Крепко тебя целую. До встречи.
Илья.
Марку Харитонову
29.8.71
Дорогой Марик!
Еще раз поздравляю тебя с днем рождения. Теперь уж оно обязательно опоздает. Кажется, в письме на красноярский адрес я тебе уже пожелал все, что можно было пожелать, остается присовокупить традиционные «мысленно Вами», «мысленно тобой», дружище.

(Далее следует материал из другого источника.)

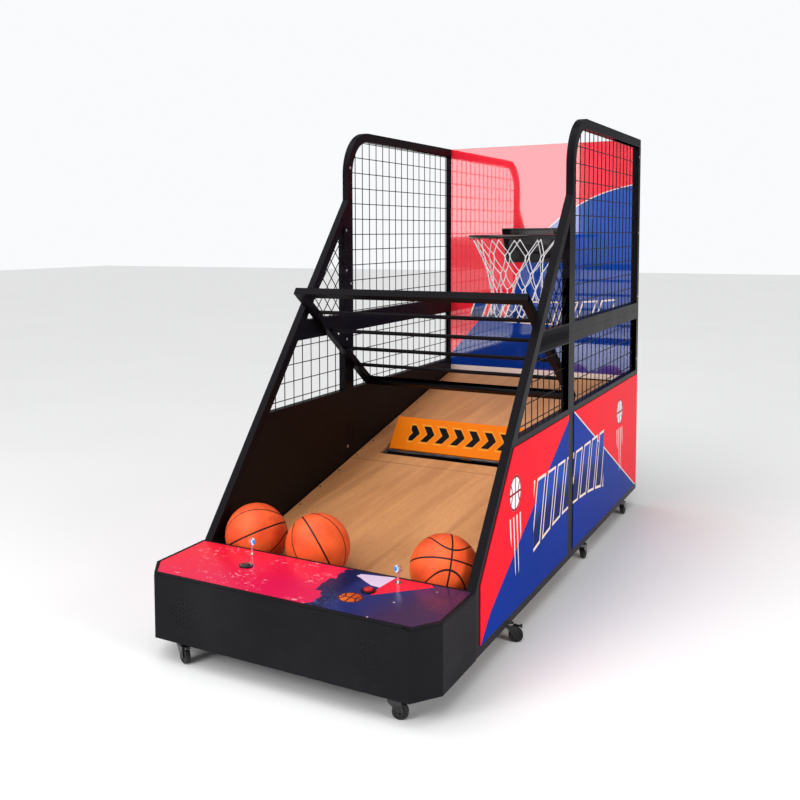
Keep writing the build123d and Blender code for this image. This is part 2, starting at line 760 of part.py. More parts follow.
def lid_hinge_fixed():
    """Leaf on the inside of the front wall, and the hinge pin."""
    leaf = block(-hinge_half, hinge_half, sheet_metal, sheet_metal + leaf_t, hinge_z - leaf_width, hinge_z)
    fixed = hinge_leaf(0, leaf) - crosswise(pin_r, hinge_y, hinge_z, -hinge_half, hinge_half)
    pin = crosswise(pin_r, hinge_y, hinge_z, -hinge_half, hinge_half)
    return [fixed, pin]


def lid_hinge_moving():
    """Leaf under the front edge of the lid."""
    wall_y = hinge_y + hinge_r
    leaf = block(-hinge_half, hinge_half, wall_y, wall_y + leaf_t, lid_bottom_z - leaf_t, hinge_z)
    leaf += block(-hinge_half, hinge_half, wall_y, wall_y + leaf_width, lid_bottom_z - leaf_t, lid_bottom_z)
    leaf += block(-hinge_half, hinge_half, hinge_y, wall_y + leaf_t, hinge_z - leaf_t, hinge_z)
    return [hinge_leaf(1, leaf) - crosswise(pin_r + run_gap, hinge_y, hinge_z, -hinge_half, hinge_half)]


def lock_barrels():
    """Barrels of the two cam locks."""
    barrels = []
    for x in (-lock_x, lock_x):
        barrel = upright(lock_barrel_r, x, lock_y, 275, lid_top_z)
        barrel += upright(lock_barrel_r + 2.5, x, lock_y, lid_top_z, lid_top_z + 2.5)
        barrels.append(barrel - upright(lock_plug_r + run_gap, x, lock_y, 270, lid_top_z + 5))
    return barrels


def lock_key(x, side):
    """Key in its plug, with the cam under the lid pointing to the given side."""
    plug = upright(lock_plug_r, x, lock_y, 272, lid_top_z + 3)
    cam = block(x, x + side * cam_length, lock_y - 6, lock_y + 6, 272, 274)
    blade = block(x - 3.5, x + 3.5, lock_y - 1, lock_y + 1, lid_top_z + 3, key_head_z - key_head_r + 3)
    head = fore_and_aft(key_head_r, x, key_head_z, lock_y - 2.5, lock_y + 2.5)
    head -= fore_and_aft(2.5, x, key_head_z + 8, lock_y - 3, lock_y + 3)
    key = blade + head
    return [plug + cam, key]


def button_bezels():
    """Bezels of the two push buttons, with the guide tubes below the lid."""
    bezels = []
    for x in (-button_x, button_x):
        bezel = upright(bezel_r, x, button_y, lid_top_z, lid_top_z + 5)
        bezel -= upright(cap_r + 0.4, x, button_y, lid_top_z + bezel_floor, lid_top_z + 6)
        bezel += upright(cap_r, x, button_y, lid_bottom_z - 24, lid_top_z)
        bezels.append(bezel - upright(stem_r + run_gap, x, button_y, lid_bottom_z - 30, lid_top_z + 6))
    return bezels


def button_cap(x):
    """Sprung button cap with its stem."""
    under = lid_top_z + bezel_floor + button_travel + 0.4
    cap = upright(cap_r, x, button_y, under, under + 5.5)
    cap = fillet(cap.edges().group_by(Axis.Z)[-1], 1.5)
    return [cap + upright(stem_r, x, button_y, lid_bottom_z - 18, under + 1)]


def speakers():
    """Two loudspeakers behind the grilles."""
    pair = []
    for x in (-speaker_x, speaker_x):
        wall = sheet_metal
        basket = fore_and_aft(speaker_r, x, speaker_z, wall, wall + 4)
        cone = Pos(x, wall + 4 + 13, speaker_z) * Rot(-90, 0, 0) * Cone(speaker_r - 6, 24, 26)
        magnet = fore_and_aft(30, x, speaker_z, wall + 30, wall + 46)
        pair.append(basket + cone + magnet)
    return pair


def control_board():
    """Main board on stand-offs, on the floor of the control box."""
    floor = ground_gap + sheet_metal
    board = block(110, 270, 190, 300, floor + 12, floor + 13.6)
    board += block(130, 165, 210, 245, floor + 13.6, floor + 22)
    board += block(190, 260, 270, 290, floor + 13.6, floor + 28)
    posts = [upright(4, x, y, floor, floor + 12) for x in (118, 262) for y in (198, 292)]
    return [board] + posts


def power_supply():
    """Switch-mode power supply on the rear sheet, inside the rear module."""
    back = length - sheet_t
    case = block(40, 240, back - 50, back, 170, 280)
    slots = Part()
    for step in range(8):
        x = 70 + step * 20
        slots += block(x, x + 8, back - 50, back - 46, 190, 260)
    return [case - slots]


def mains_inlet():
    """Appliance inlet in the rear sheet."""
    back = length - sheet_t
    body = block(inlet_x - inlet_w / 2, inlet_x + inlet_w / 2, back - 22, length, inlet_z - inlet_h / 2,
                 inlet_z + inlet_h / 2)
    body += block(inlet_x - 22, inlet_x + 22, back - 3, back, inlet_z - 32, inlet_z + 32)
    body -= block(inlet_x - 10, inlet_x + 10, length - 14, length, inlet_z - 2, inlet_z + 18)
    for x in (-6, 0, 6):
        body += block(inlet_x + x - 1, inlet_x + x + 1, length - 15, length - 4, inlet_z + 5, inlet_z + 11)
    return [body]


# ---------------------------------------------------------------- bolts and balls
def bolt_head(y, z):
    """Button-head bolt on the inner face of the right-hand frame."""
    return crosswise(6, y, z, frame_in - 3.5, frame_in)


def frame_bolts():
    """Heads of the bolts that hold the modules together, on the inner faces of the posts."""
    half = tube_d / 2
    heads = []
    for z in (240, 440, 930, 1240, 1420):
        heads.append(bolt_head(mid_post_y + half, z))
    for z in (240, 880, 1180, 1700):
        heads.append(bolt_head(split_y + half, z))
    for z in (760, 1080, 1400, 1780):
        heads.append(crosswise(6, rear_post_y + half - 8, z, frame_out, frame_out + 2.5))
    return heads + other_side(heads)


def ball(x):
    """Hollow rubber ball that rests on the ramp against the control box."""
    y = box_depth + ball_r + ball_gap
    z = ramp_z(y) + (ball_r + ball_gap) / math.cos(slope)
    return [Pos(x, y, z) * (Sphere(ball_r) - Sphere(ball_r - ball_wall))]


# ---------------------------------------------------------------- assembly
def machine():
    """All nodes of the machine, each a list of solids."""
    holes = stem_holes()
    right_front = [tube - holes for tube in front_frame()]
    right_rear = [tube - holes for tube in rear_frame()]
    right_tall = tall_frame()
    right_print = printed_panels()
    right_mesh = mesh_panels()
    nodes = {
        "control_box_shell": control_box_shell(),
        "control_box_lid": control_box_lid(),
        "lid_print": lid_print(),
        "lid_hinge_fixed": lid_hinge_fixed(),
        "lid_hinge_moving": lid_hinge_moving(),
        "lock_barrels": lock_barrels(),
        "key_left": lock_key(-lock_x, 1),
        "key_right": lock_key(lock_x, -1),
        "button_bezels": button_bezels(),
        "start_button_cap": button_cap(-button_x),
        "red_button_cap": button_cap(button_x),
        "speakers": speakers(),
        "control_board": control_board(),
        "power_supply": power_supply(),
        "mains_inlet": mains_inlet(),
        "front_frame_right": right_front,
        "front_frame_left": other_side(right_front),
        "rear_frame_right": right_rear,
        "rear_frame_left": other_side(right_rear),
        "tall_frame_right": right_tall,
        "tall_frame_left": other_side(right_tall),
        "cross_members": cross_members(),
        "printed_panels_right": right_print,
        "printed_panels_left": other_side(right_print),
        "inner_sheets": inner_sheets(),
        "mesh_right": right_mesh,
        "mesh_left": other_side(right_mesh),
        "front_ramp_board": front_ramp_board(),
        "rear_ramp_board": rear_ramp_board(),
        "gate_flap": gate_flap(),
        "gate_shaft": gate_shaft(),
        "gate_bearings": gate_bearings(),
        "gate_motor": gate_motor(),
        "backboard": backboard(),
        "hoop_rim": hoop_rim(),
        "rim_bracket": rim_bracket(),
        "net": net(),
        "hoop_sensor": hoop_sensor(),
        "guard_grille": guard_grille(),
        "frame_bolts": frame_bolts(),
    }
    nodes.update(casters())
    for name, x in ball_x.items():
        nodes[name] = ball(x)
    return nodes


def export(nodes):
    """Write one STEP file per node, with the origin at the machine's bottom centre."""
    os.makedirs("parts", exist_ok=True)
    shift = Pos(0, -length / 2, 0)
    for name, shapes in nodes.items():
        solids = solids_of(shapes)
        placed = [shift * solid for solid in solids]
        shape = placed[0] if len(placed) == 1 else Compound(children=placed)
        export_step(shape, os.path.join("parts", name + ".step"))


if __name__ == "__main__":
    export(machine())
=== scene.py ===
"""Looks of a street basketball hoop machine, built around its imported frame.

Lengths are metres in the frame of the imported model: X across the machine, Y from the player to the
backboard, Z up, with the origin on the floor under the middle of the machine.
"""
from __future__ import annotations

import json
import logging
import math
import random
from dataclasses import dataclass
from enum import Enum
from typing import Any, Iterable, Sequence

import bmesh
import bpy
from mathutils import Matrix, Vector

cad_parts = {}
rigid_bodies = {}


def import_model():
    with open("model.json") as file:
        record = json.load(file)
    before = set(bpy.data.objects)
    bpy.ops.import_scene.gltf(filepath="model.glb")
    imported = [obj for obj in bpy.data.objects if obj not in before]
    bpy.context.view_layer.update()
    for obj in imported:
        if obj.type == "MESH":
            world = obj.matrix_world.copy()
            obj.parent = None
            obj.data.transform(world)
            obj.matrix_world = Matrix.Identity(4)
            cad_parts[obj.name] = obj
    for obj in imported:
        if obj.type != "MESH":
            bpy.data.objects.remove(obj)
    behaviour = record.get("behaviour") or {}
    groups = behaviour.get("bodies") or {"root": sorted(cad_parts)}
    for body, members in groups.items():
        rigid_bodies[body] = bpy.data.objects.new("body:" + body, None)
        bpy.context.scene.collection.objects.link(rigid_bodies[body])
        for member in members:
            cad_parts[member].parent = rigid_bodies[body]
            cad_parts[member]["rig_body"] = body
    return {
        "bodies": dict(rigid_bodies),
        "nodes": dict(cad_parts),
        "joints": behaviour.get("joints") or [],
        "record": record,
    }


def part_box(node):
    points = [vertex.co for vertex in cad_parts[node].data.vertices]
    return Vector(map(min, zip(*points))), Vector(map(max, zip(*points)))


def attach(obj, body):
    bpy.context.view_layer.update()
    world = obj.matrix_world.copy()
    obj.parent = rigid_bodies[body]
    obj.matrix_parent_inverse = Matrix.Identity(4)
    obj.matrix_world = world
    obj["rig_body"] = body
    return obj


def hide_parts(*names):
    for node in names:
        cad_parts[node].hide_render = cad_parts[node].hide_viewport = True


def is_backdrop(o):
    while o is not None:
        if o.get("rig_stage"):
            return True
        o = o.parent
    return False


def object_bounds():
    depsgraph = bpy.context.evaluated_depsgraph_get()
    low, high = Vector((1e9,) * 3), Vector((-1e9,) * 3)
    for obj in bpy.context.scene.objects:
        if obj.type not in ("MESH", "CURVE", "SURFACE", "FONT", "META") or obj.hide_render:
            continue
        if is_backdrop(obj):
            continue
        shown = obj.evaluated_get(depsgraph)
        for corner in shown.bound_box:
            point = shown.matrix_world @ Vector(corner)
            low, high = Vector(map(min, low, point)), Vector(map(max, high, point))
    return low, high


log = logging.getLogger("hoop_machine")

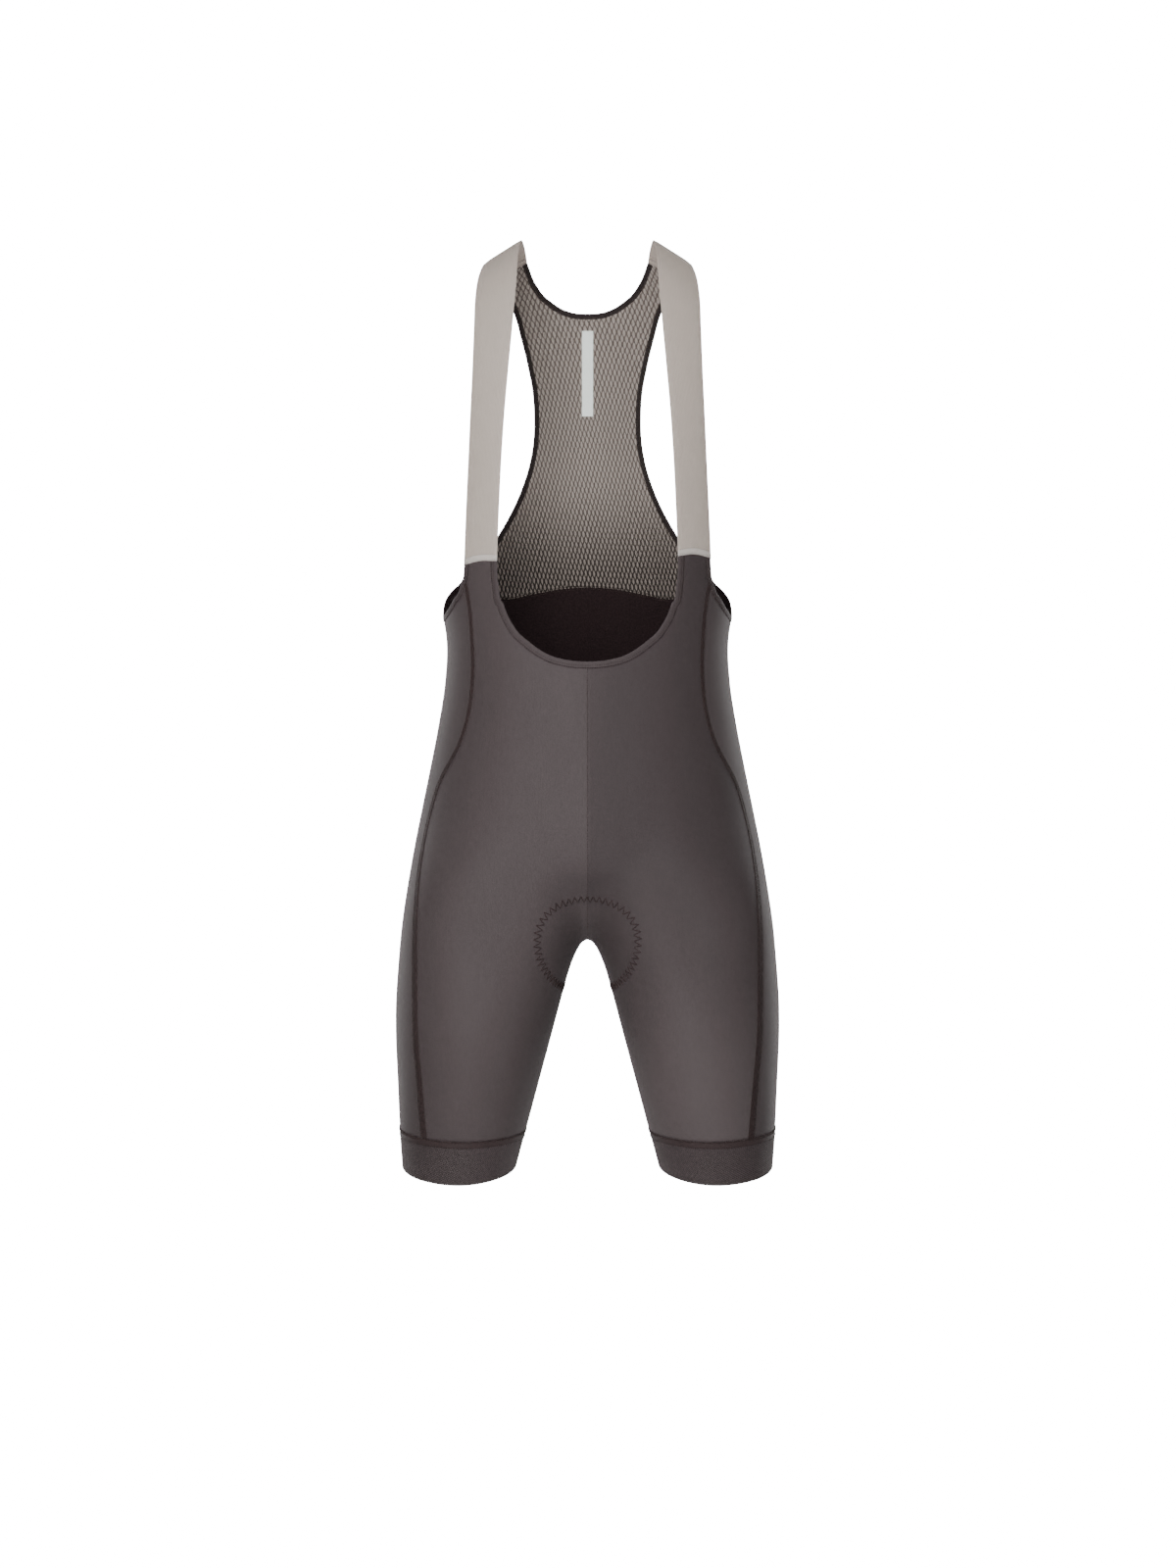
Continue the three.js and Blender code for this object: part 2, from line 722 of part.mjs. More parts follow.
// The mesh's own edges on one side, and its panel
function meshLines(lines) {
  const sideRuns = [
    ...spread(meshFoot, hornBase, meshSteps).slice(1),
    ...spread(hornBase, strapEnd, hornSteps).slice(1),
  ];
  const start = lines.armEdge[lines.armEdge.length - 1];
  const sideEdge = [start, ...sideRuns.map((run) => wrapPoint(meshSideOut(run), run))];
  const taper = (i) => mix(armholeBandWidth, meshBindingWidth, Math.min(i / 2, 1));
  const sidePanel = inside(sideEdge, taper, -1);
  sidePanel[0] = lines.armPanel[lines.armPanel.length - 1];
  const onEnd = (point) => wrapPoint(point.x, strapEnd);
  sidePanel[sidePanel.length - 1] = onEnd(sidePanel[sidePanel.length - 1]);
  const neckOuts = [
    ...spread(0, hornStart, neckSteps),
    ...spread(hornStart, hornTip, hornSteps).slice(1),
  ];
  const neckEdge = neckOuts.map((x) => wrapPoint(x, meshNeckRun(x)));
  const whole = bothSides(neckEdge, neckEdge);
  const neckPanel = inside(whole, neckBindingWidth, 1).slice(neckEdge.length - 1);
  neckPanel[0].setX(0);
  neckPanel[neckPanel.length - 1] = onEnd(neckPanel[neckPanel.length - 1]);
  return { sideEdge, sidePanel, neckEdge, neckPanel };
}

function meshSheet(mesh, seams) {
  const seam = bothSides([...seams.right].reverse(), [...seams.left].reverse());
  const grids = [];
  const bridgeOf = (from, to) => spread(0, 1, hornAcross).map((t) => {
    const [fromOut, fromRun] = wrapChart(from);
    const [toOut, toRun] = wrapChart(to);
    return wrapPoint(mix(fromOut, toOut, t), mix(fromRun, toRun, t));
  });
  const bridge = bridgeOf(mesh.neckPanel[neckSteps], mesh.sidePanel[meshSteps]);
  bridge[0] = mesh.neckPanel[neckSteps];
  bridge[hornAcross] = mesh.sidePanel[meshSteps];
  const halfTop = [...mesh.neckPanel.slice(0, neckSteps), ...bridge];
  grids.push(patch({
    bottom: seam,
    top: bothSides(halfTop, halfTop),
    left: mirrorAll(mesh.sidePanel.slice(0, meshSteps + 1)),
    right: mesh.sidePanel.slice(0, meshSteps + 1),
    toChart: wrapChart,
    toPoint: wrapPoint,
    hold: 2,
  }));
  const hornTop = bridgeOf(
    mesh.neckPanel[mesh.neckPanel.length - 1],
    mesh.sidePanel[mesh.sidePanel.length - 1],
  );
  hornTop[0] = mesh.neckPanel[mesh.neckPanel.length - 1];
  hornTop[hornAcross] = mesh.sidePanel[mesh.sidePanel.length - 1];
  const horn = patch({
    bottom: bridge,
    top: hornTop,
    left: mesh.neckPanel.slice(neckSteps),
    right: mesh.sidePanel.slice(meshSteps),
    toChart: wrapChart,
    toPoint: wrapPoint,
    hold: 1,
  });
  grids.push(horn);
  grids.push(horn.map((row) => mirrorAll(row).reverse()));
  const turned = grids.map((grid) => grid.map((row) => [...row].reverse()));
  return sheetOf(turned);
}

// Label: a short strip down the middle of the mesh's inner face
function labelSheet() {
  const rows = spread(labelBottom, labelTop, labelSteps).map((run) => (
    [labelWidth / 2, -labelWidth / 2].map((out) => wrapPoint(out, run))
  ));
  return sheetOf([rows]);
}

// Pad: rows that walk out from the middle line over the inside of the crotch
function padSheet() {
  const middle = [];
  const place = bodyPoint(0, padFront);
  let along = new THREE.Vector3(0, 1, -1);
  const end = padWidths[padWidths.length - 1].along;
  for (let s = 0; s <= end; s += padStride) {
    middle.push(place.clone());
    const normal = normalAt(place);
    along.addScaledVector(normal, -along.dot(normal)).normalize();
    place.copy(settle(place.addScaledVector(along, padStride)));
    place.setX(0);
  }
  const walk = (start, side, distance, steps) => {
    const line = [start.clone()];
    const point = start.clone();
    const heading = new THREE.Vector3(side, 0, 0);
    const hops = 8;
    for (let i = 0; i < steps; i += 1) {
      for (let h = 0; h < hops; h += 1) {
        const normal = normalAt(point);
        heading.addScaledVector(normal, -heading.dot(normal)).normalize();
        point.copy(settle(point.addScaledVector(heading, distance / steps / hops)));
      }
      line.push(point.clone());
    }
    return line;
  };
  const rows = spread(0, 1, padSteps).map((t) => {
    const eased = 0.5 - 0.5 * Math.cos(Math.PI * t);
    const s = end * mix(t, eased, 0.55);
    const start = middle[Math.min(Math.round(s / padStride), middle.length - 1)];
    const half = padHalf(s);
    const left = walk(start, 1, half, padAcross / 2);
    const right = walk(start, -1, half, padAcross / 2);
    return [...right.reverse(), ...left.slice(1)];
  });
  return sheetOf([rows.map((row) => row.reverse())]);
}

const material = (color, roughness) => new THREE.MeshStandardMaterial({
  color,
  roughness,
  metalness: 0,
});

const jersey = () => material(0x544d4c, 0.62);
const band = () => material(0x4b4443, 0.65);
const elastic = () => material(0xb4aca6, 0.7);
const openwork = () => material(0x8a827a, 0.85);
const dark = () => material(0x2d2524, 0.75);

const bibShorts = new THREE.Group();

function addPiece(name, geometry, look) {
  const mesh = new THREE.Mesh(geometry, look);
  mesh.name = name;
  bibShorts.add(mesh);
}

const lines = { left: linesOf(strapFoot.left), right: linesOf(strapFoot.right) };

['left', 'right'].forEach((side) => {
  const own = lines[side];
  const turn = (sheet) => (side === 'left' ? sheet : mirrorSheet(sheet));
  const mesh = meshLines(own);
  addPiece(`front_${side}`, wallOf(turn(frontSheet(own)), jerseyThick), jersey());
  addPiece(`back_${side}`, wallOf(turn(backSheet(own)), jerseyThick), jersey());
  addPiece(`${side}_gripper`, wallOf(turn(gripperSheet(own)), gripperThick), band());
  addPiece(`${side}_strap`, wallOf(turn(strapSheet(own)), strapThick), elastic());
  const armBand = stripOf([...own.armPanel], [...own.armEdge]);
  addPiece(`${side}_armhole_band`, wallOf(turn(armBand), turnedThick), band());
  const meshBand = stripOf([...mesh.sidePanel], [...mesh.sideEdge]);
  addPiece(`${side}_mesh_binding`, wallOf(turn(meshBand), bindingThick), dark());
});

const meshOwn = meshLines(lines.left);
const meshSeams = { left: meshSeamLine(lines.left), right: meshSeamLine(lines.right) };
addPiece('back_mesh', wallOf(meshSheet(meshOwn, meshSeams), meshThick), openwork());

const neckBinding = stripOf(
  bothSides(meshOwn.neckEdge, meshOwn.neckEdge),
  bothSides(meshOwn.neckPanel, meshOwn.neckPanel),
);
addPiece('neck_binding', wallOf(neckBinding, bindingThick), dark());

const scoopBand = stripOf(
  bothSides(lines.right.neckPanel, lines.left.neckPanel),
  bothSides(lines.right.neckEdge, lines.left.neckEdge),
);
addPiece('scoop_band', wallOf(scoopBand, turnedThick), band());

const labelLift = -(meshThick / 2 + seamGap + labelThick / 2);
addPiece('label', wallOf(labelSheet(), labelThick, labelLift), material(0xdee4e0, 0.6));

const padLift = -(jerseyThick / 2 + padGap + padThick / 2);
addPiece('chamois', wallOf(padSheet(), padThick, padLift), material(0x3a3434, 0.85));

export default bibShorts;
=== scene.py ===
"""Cycling bib shorts: fine cloth, seams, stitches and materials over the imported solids."""

import math

import bpy
import numpy as np
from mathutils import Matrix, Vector


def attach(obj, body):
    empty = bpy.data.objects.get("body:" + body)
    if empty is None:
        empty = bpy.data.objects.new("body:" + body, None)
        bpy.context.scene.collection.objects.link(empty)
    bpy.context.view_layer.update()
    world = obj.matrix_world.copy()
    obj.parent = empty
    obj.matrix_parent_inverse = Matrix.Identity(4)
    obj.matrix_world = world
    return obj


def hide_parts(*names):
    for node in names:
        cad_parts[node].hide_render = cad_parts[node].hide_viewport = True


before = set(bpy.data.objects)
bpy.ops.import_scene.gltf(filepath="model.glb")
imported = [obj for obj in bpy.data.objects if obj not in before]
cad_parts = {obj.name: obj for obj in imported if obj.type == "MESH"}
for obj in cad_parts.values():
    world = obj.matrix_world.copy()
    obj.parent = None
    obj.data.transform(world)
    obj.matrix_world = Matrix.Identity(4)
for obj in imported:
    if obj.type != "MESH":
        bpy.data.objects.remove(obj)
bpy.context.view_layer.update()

# Lengths are in millimetres until a mesh is made
MM = 0.001

# The camera stands level in front, where one pixel is one millimetre at the shoulders' plane
CAMERA_DISTANCE = 1900.0
CAMERA_HEIGHT = -552.0
CAMERA_SIDE = 0.5
SENSOR = 36.0
PICTURE_HEIGHT = 1600

# Wall thicknesses
JERSEY = 1.1
TURNED = 1.9
GRIPPER = 1.5
STRAP = 1.5
MESH = 0.9
BINDING = 2.0
LABEL = 0.7
PAD = 5.0

# Widths of narrow pieces
SCOOP_BAND = 6.5
ARMHOLE_BAND = 5.5
NECK_BINDING = 5.8
MESH_BINDING = 5.5
LABEL_WIDTH = 12.0

# The soft web between the legs: how wide it blends, and its most as a share of the legs' spread
CROTCH_BLEND = 44.0
CROTCH_SHARE = 0.6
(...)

«Иностранную литературу» я прочитал, с оценкой Моравиа (твоей) вполне согласен. Огорчает какая-то одинаковость эволюции итальянского искусства: у Джерми, Де Сики, Феллини – от неореализма ко всему известному в последние годы (условно: к доказательству несчастности и нечестности «сладкой жизни»). Вот и у Моравиа от «Римских рассказов» к «Раю». Талант, приметливость не выручают от приедающейся сентенции, что с жиру бесятся, и как еще.